A prime example is the domestic consumer sector, which is relatively insulated from export market fluctuations. Other sectors include logistics, especially major port clusters, which could become a link between China and the US; the banking sector, with an expected growth rate of around 30-40% for banks; and the steel industry, specifically companies serving the domestic market.

The unaffected sectors include essential industries such as electricity, which has potential due to new policies like the Power Development Plan VIII. Real estate continues to be promising due to preferential loan packages and the enactment of the three related laws. The public investment sector is also expected to thrive, with a projected 30% increase in disbursed capital this year, offering lucrative contract opportunities.

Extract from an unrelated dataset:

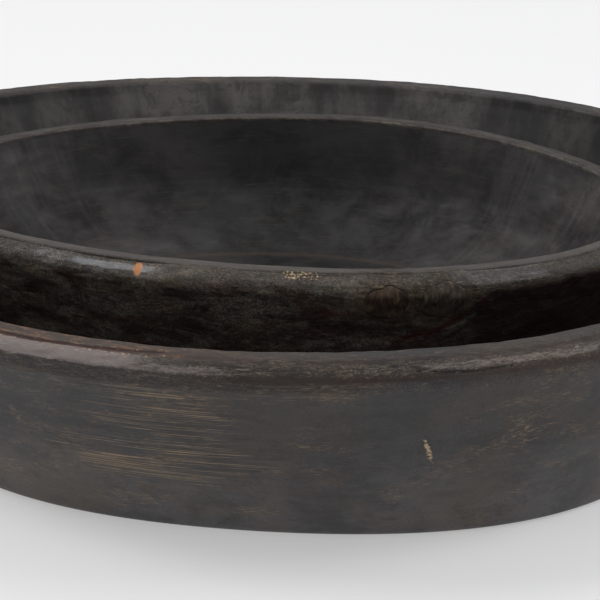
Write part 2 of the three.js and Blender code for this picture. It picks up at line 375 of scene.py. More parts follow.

In contrast, some sectors are on the “blacklist” due to their heavy reliance on exports to the US. These include textiles, wood, and seafood.

Sell in May and Go Away?

According to Mr. Tien, a common saying in the investment community is “Sell in May and go away.” One factor contributing to this phenomenon is the information vacuum that occurs after companies hold their annual general meetings and release their Q1 financial results, as the market awaits new trends that will emerge from Q2 performance.

In addition to corporate information, investors should also pay close attention to tariff-related issues, as they significantly impact the market. Sometimes, a single tweet from President Trump is enough to cause market fluctuations the following day.

Therefore, at this juncture, investors who have achieved reasonable profits should consider taking profits and monitoring new developments in tariff policies rather than solely focusing on corporate news.